Polis Devleti kavramı, Antik Yunan’da şehir anlamında kullanılan “polis” kelimesinden türeyen “politeia” kavramına dayanmaktadır. Politeia kavramı, şehir hayatının bütün yönleriyle düzenlenmesini içeren “şehri yönetme sanatı”nı ifade etmektedir. İngilizce “politics” ve “policy” kelimeleri de aynı kökün ürünüdür.
Nihayet “Polis Devleti” kavramı, 18. Yüzyıl Avrupasında devletin kendi halkı üzerindeki aşırı güvenlikçi-otoriter nitelikli uygulamalarını ifade etmek için kullanılmaya başladı. Tabiî, terimin içeriği değiştiyse bunun nedeni terimin kendisi değil, devletin kendi halkı üzerinde yetkilendirilmiş polis ‘gücü’ aracılığıyla gerçekleştirdiği otoriter uygulamalardır.
Polis Devleti’nde iktidar, “devlet ile vatandaşlarının refahı ve toplumun geliştirilmesi”ni hedefler ve hedeflerine direnç gösteren özel türdeki bir muhalefetle karşılaştığında tepki olarak polis devletini geliştirir.
Polis Devleti, iktidarın, yürütmeyi düzenlemesine, parlamentoyu bir oditoryuma dönüştürmesine, bağlayıcı emirler verebilmesine, mülkiye ve yargıyı kontrol edebilmesine, devleti kararnâmelerle yönetebilmesine uygun yasal yetkiyle donatılmış olmak anlamına gelmektedir; ayrıca, fiziksel zor kullanma araçlarına, zorlamaya, şart koşmaya, mecbur etmeye uygun araçlarla yasal olarak donanmış olmak anlamına gelmektedir.
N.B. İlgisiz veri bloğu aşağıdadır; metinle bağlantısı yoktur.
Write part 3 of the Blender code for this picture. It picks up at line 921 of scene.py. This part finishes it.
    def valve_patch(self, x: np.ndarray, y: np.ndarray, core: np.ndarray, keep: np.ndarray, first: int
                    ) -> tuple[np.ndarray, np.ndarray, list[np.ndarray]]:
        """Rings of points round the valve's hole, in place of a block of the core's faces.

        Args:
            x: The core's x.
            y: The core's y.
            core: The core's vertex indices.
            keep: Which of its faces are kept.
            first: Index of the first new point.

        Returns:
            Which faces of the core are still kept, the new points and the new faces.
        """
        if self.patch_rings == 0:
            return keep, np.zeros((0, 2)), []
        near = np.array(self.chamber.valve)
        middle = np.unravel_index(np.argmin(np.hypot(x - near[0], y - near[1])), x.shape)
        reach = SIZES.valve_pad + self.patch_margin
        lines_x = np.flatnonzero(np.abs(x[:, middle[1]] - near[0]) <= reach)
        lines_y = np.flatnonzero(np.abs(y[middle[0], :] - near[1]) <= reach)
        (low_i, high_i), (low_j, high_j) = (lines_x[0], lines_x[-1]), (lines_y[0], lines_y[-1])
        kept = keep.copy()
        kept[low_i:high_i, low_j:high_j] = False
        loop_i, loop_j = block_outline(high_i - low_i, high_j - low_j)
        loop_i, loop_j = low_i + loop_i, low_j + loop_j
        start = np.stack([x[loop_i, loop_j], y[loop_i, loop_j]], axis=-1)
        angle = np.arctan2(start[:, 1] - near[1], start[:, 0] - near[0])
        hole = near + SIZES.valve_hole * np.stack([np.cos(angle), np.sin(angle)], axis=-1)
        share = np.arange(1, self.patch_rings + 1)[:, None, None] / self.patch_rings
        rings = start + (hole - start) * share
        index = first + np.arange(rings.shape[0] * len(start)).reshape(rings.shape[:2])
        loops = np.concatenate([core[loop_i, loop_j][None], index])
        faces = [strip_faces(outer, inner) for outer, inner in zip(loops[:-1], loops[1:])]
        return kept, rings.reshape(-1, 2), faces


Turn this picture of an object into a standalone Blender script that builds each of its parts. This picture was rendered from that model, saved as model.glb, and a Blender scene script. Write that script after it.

Polis devletinde egemen otorite, bütün yasaların, bütün yargı kararlarının, bütün cezaların, bütün politikaların, bütün devlet eylemlerinin yasalaşmış olan nihaî yasal dayanağıdır.
Egemen otoritenin altında, egemenliğin bir ifadesi ve ayrılamaz bir parçası hâline getirilmiş “yetkilendirilmiş” polis “gücü” ve polis “zoru”, devletin malûm pratik otoritesinin temelini oluşturmaktadır.
Polis devletlerinin aşırı güvenlikçi-otoriter uygulamalarının nedeni, solcu ya da sağcı oluşlarıyla ilgili değildir. İktidarın felsefî ve ideolojik donanımları ve lider kültüyle ilgilidir.